Time consumed: 14:37 23/11/2019 - 14:47 23/11/2019; 10 minutes.

Q & A

  1. output:

Why there is a GBSV1.db in the first step (the outoput of GBSSeqToTagDBPlugin)?

Q2. In the following example:

./run_pipeline.pl -fork1 -TagExportToFastqPlugin -db /Users/lcj34/git/tassel-5-test/tempdir/GBS/Chr9_10-20000000/GBSv2.db -o /Users/lcj34/git/tassel-5-test/tempDir/GBS/Chr9_10-20000000/tagsForAlign.fa.gz -c 1 -endPlugin -runfork1

What’s the fork1 and endPlugin for?

A2: In java, it supposed to support different forks running at the same time. There won’t be anything wrong if without fork1. The same for the endPlugin.

20200115_SNP-filter

Program: TASSEL v5.0 GUI

Steps:

Filter ==>> Filter Genotype Table Sites: Filter Name (MAF=0.05); Site Min Allele Freq (0.05) ==>> Filter Genotype Table Taxa: Filter Name (MAF=0.05&MD<0.8); Min Proportion of Sites Present (0.2) ==>> File Save as (vcf, filename=’MAF0.05MD0.8’)

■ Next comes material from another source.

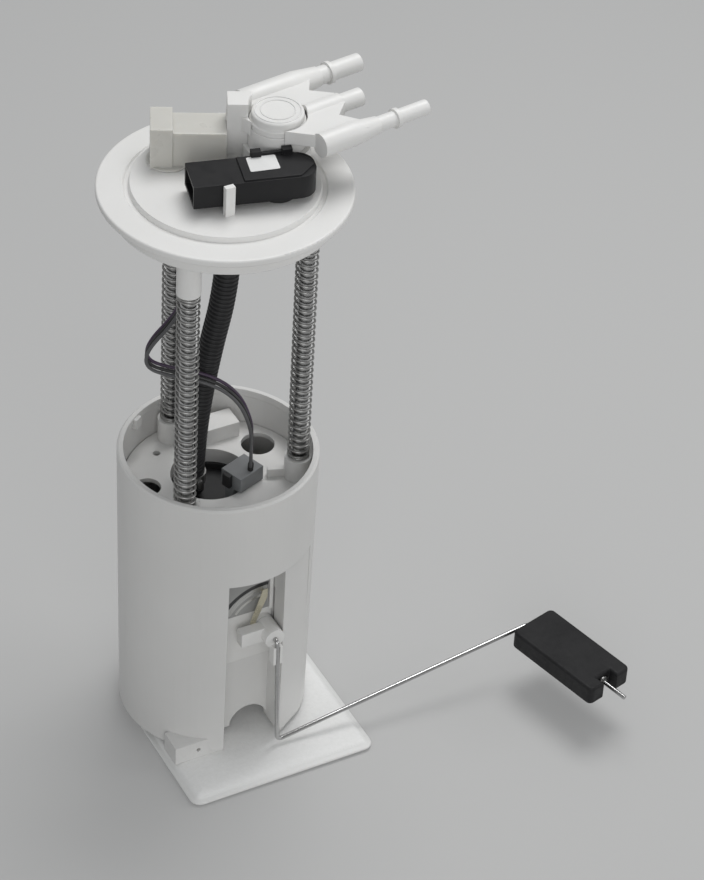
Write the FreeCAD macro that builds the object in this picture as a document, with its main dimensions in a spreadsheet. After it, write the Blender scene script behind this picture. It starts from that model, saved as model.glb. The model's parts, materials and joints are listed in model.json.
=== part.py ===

GenoSummary: Data ==>> GenoSummary

20200116_UPDATED information

Changing files and folders!!!

Found one tetraploid species in the pilot run datasets (taxa number with E4E0042, species is E. micrantha x scottica; the reason I made the mistake is because it has a location abbreviation as ‘ANG’, which should indicated as ‘E. anglica’. This is just a wrong information, that is, there should not be an abbreviation of ANG for the location. I missed this one and put it into the analyses before);

Also, there are two more ‘supposed diploid’ species included this time. The ‘supposed diploid’ is refers to the hybrids between tetraploid and diploid, which are assumed to be diploid in my first phase of research. This two hybrids are E. arctica x rostkoviana and E. tetraquetra x vigursii.

So I have to make another run for the new diploid datasets. This time, I changed the ‘pilotrun_diploid’ to ‘pilotrun’ only. Also changed the names in server to make it more distinguish.

All in all, everything refers later as ‘Diploid’ should be the updated information, that is, excluding the tetraploid and including the other two diploid hybrids. The former one with ‘pilotrun’ should be referred as the first trying.